Below is the data. Give it again, complete and exact.

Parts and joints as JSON ▸
= = = = =
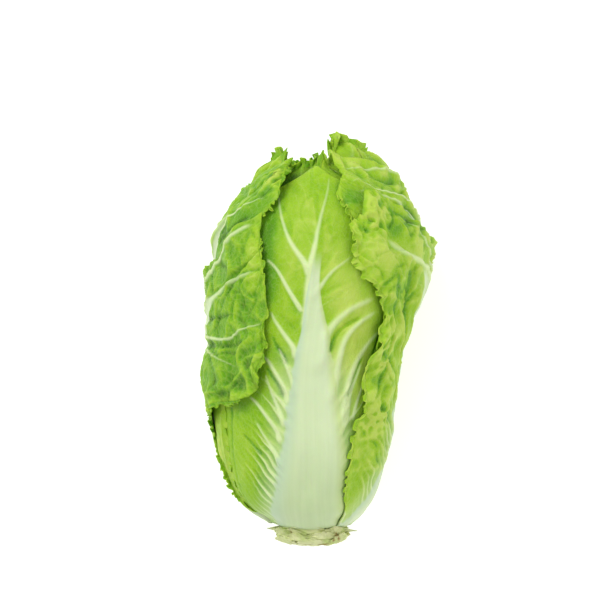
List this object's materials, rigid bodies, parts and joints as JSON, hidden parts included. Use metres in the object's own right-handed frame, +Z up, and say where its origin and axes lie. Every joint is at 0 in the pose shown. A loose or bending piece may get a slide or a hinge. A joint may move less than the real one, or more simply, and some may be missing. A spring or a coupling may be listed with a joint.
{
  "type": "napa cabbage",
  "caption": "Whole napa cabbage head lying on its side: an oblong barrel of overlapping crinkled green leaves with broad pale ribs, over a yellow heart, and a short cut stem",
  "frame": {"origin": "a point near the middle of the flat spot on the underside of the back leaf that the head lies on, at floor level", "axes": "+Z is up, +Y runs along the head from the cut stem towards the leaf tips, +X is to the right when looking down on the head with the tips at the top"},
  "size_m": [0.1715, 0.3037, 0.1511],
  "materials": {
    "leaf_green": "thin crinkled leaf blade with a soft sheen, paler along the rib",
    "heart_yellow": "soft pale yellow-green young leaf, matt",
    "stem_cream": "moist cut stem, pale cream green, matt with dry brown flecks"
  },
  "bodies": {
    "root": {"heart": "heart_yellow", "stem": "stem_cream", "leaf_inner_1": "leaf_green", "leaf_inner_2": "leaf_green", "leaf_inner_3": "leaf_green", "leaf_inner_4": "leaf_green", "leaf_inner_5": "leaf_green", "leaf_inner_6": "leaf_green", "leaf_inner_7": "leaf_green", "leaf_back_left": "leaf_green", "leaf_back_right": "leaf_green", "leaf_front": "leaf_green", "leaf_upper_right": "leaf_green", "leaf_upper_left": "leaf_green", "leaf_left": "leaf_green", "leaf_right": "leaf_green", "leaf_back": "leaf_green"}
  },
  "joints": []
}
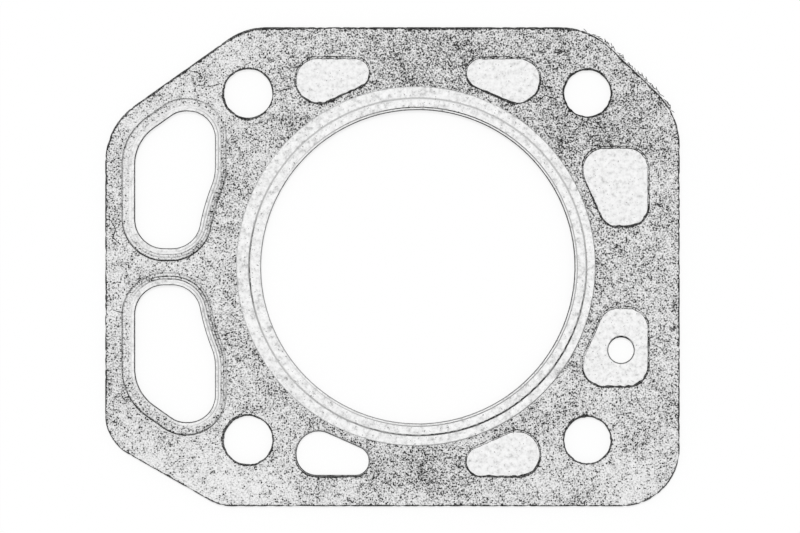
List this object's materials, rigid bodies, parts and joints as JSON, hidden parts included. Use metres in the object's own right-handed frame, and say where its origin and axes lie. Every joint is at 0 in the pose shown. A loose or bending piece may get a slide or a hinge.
= = = = =
Written response ▸
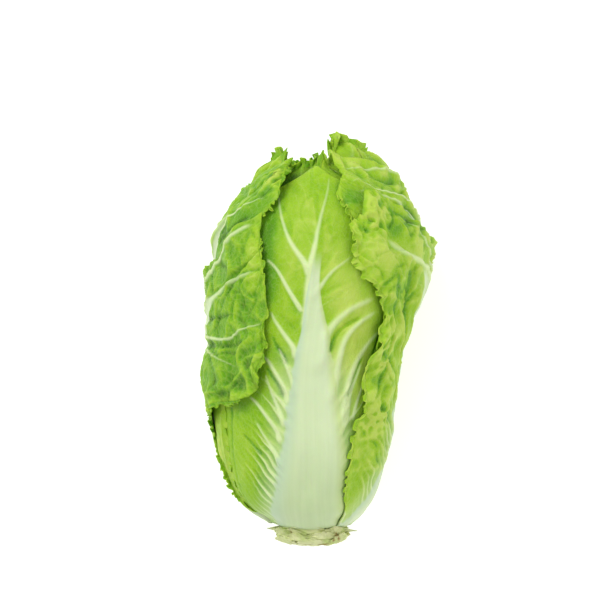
List this object's materials, rigid bodies, parts and joints as JSON, hidden parts included. Use metres in the object's own right-handed frame, +Z up, and say where its origin and axes lie. Every joint is at 0 in the pose shown. A loose or bending piece may get a slide or a hinge. A joint may move less than the real one, or more simply, and some may be missing. A spring or a coupling may be listed with a joint.
{
  "type": "napa cabbage",
  "caption": "Whole napa cabbage head lying on its side: an oblong barrel of overlapping crinkled green leaves with broad pale ribs, over a yellow heart, and a short cut stem",
  "frame": {"origin": "a point near the middle of the flat spot on the underside of the back leaf that the head lies on, at floor level", "axes": "+Z is up, +Y runs along the head from the cut stem towards the leaf tips, +X is to the right when looking down on the head with the tips at the top"},
  "size_m": [0.1715, 0.3037, 0.1511],
  "materials": {
    "leaf_green": "thin crinkled leaf blade with a soft sheen, paler along the rib",
    "heart_yellow": "soft pale yellow-green young leaf, matt",
    "stem_cream": "moist cut stem, pale cream green, matt with dry brown flecks"
  },
  "bodies": {
    "root": {"heart": "heart_yellow", "stem": "stem_cream", "leaf_inner_1": "leaf_green", "leaf_inner_2": "leaf_green", "leaf_inner_3": "leaf_green", "leaf_inner_4": "leaf_green", "leaf_inner_5": "leaf_green", "leaf_inner_6": "leaf_green", "leaf_inner_7": "leaf_green", "leaf_back_left": "leaf_green", "leaf_back_right": "leaf_green", "leaf_front": "leaf_green", "leaf_upper_right": "leaf_green", "leaf_upper_left": "leaf_green", "leaf_left": "leaf_green", "leaf_right": "leaf_green", "leaf_back": "leaf_green"}
  },
  "joints": []
}
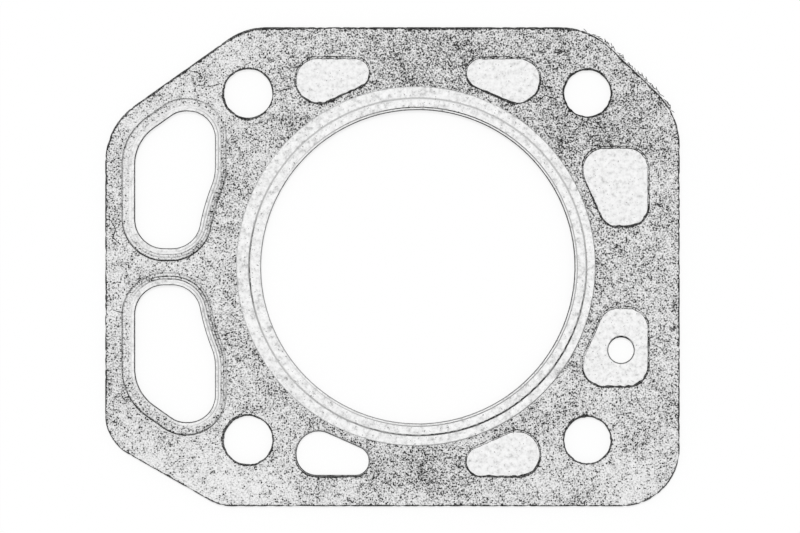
List this object's materials, rigid bodies, parts and joints as JSON, hidden parts included. Use metres in the object's own right-handed frame, and say where its origin and axes lie. Every joint is at 0 in the pose shown. A loose or bending piece may get a slide or a hinge.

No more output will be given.